▶ [What you need to do]
Copy the listing below line for line, starting at its first line and ending with the line that has "CAD nodes' finish" in it. Add nothing.

────

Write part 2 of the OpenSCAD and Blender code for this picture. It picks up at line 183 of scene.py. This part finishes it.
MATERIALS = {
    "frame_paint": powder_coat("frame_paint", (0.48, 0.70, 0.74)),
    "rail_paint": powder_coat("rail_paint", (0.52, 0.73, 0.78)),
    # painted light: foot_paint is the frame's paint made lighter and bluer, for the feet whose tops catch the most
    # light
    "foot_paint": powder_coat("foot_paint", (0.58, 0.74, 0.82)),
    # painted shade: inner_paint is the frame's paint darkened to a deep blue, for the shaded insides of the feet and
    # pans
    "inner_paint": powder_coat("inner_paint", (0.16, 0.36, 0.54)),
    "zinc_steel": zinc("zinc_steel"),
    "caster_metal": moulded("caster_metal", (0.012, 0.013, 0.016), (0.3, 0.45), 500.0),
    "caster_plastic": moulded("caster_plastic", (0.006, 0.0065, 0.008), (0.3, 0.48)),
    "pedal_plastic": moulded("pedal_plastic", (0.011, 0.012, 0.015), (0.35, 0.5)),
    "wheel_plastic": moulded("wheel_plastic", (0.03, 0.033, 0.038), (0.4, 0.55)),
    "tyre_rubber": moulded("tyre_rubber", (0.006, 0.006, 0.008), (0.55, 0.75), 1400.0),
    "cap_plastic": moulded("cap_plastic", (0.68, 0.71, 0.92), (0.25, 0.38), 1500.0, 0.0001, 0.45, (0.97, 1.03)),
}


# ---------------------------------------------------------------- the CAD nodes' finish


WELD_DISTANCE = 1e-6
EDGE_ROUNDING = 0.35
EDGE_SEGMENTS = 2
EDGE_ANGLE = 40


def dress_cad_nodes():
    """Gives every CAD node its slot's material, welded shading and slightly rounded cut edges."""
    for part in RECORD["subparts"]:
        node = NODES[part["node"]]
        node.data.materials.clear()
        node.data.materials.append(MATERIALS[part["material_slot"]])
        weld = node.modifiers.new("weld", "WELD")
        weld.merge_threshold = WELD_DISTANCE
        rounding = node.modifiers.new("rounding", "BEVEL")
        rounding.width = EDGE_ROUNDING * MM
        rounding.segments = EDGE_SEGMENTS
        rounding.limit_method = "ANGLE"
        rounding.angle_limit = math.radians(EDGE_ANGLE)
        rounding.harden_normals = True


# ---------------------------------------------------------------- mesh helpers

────

▶ [Result of the task]
Write part 2 of the OpenSCAD and Blender code for this picture. It picks up at line 183 of scene.py. This part finishes it.
MATERIALS = {
    "frame_paint": powder_coat("frame_paint", (0.48, 0.70, 0.74)),
    "rail_paint": powder_coat("rail_paint", (0.52, 0.73, 0.78)),
    # painted light: foot_paint is the frame's paint made lighter and bluer, for the feet whose tops catch the most
    # light
    "foot_paint": powder_coat("foot_paint", (0.58, 0.74, 0.82)),
    # painted shade: inner_paint is the frame's paint darkened to a deep blue, for the shaded insides of the feet and
    # pans
    "inner_paint": powder_coat("inner_paint", (0.16, 0.36, 0.54)),
    "zinc_steel": zinc("zinc_steel"),
    "caster_metal": moulded("caster_metal", (0.012, 0.013, 0.016), (0.3, 0.45), 500.0),
    "caster_plastic": moulded("caster_plastic", (0.006, 0.0065, 0.008), (0.3, 0.48)),
    "pedal_plastic": moulded("pedal_plastic", (0.011, 0.012, 0.015), (0.35, 0.5)),
    "wheel_plastic": moulded("wheel_plastic", (0.03, 0.033, 0.038), (0.4, 0.55)),
    "tyre_rubber": moulded("tyre_rubber", (0.006, 0.006, 0.008), (0.55, 0.75), 1400.0),
    "cap_plastic": moulded("cap_plastic", (0.68, 0.71, 0.92), (0.25, 0.38), 1500.0, 0.0001, 0.45, (0.97, 1.03)),
}


# ---------------------------------------------------------------- the CAD nodes' finish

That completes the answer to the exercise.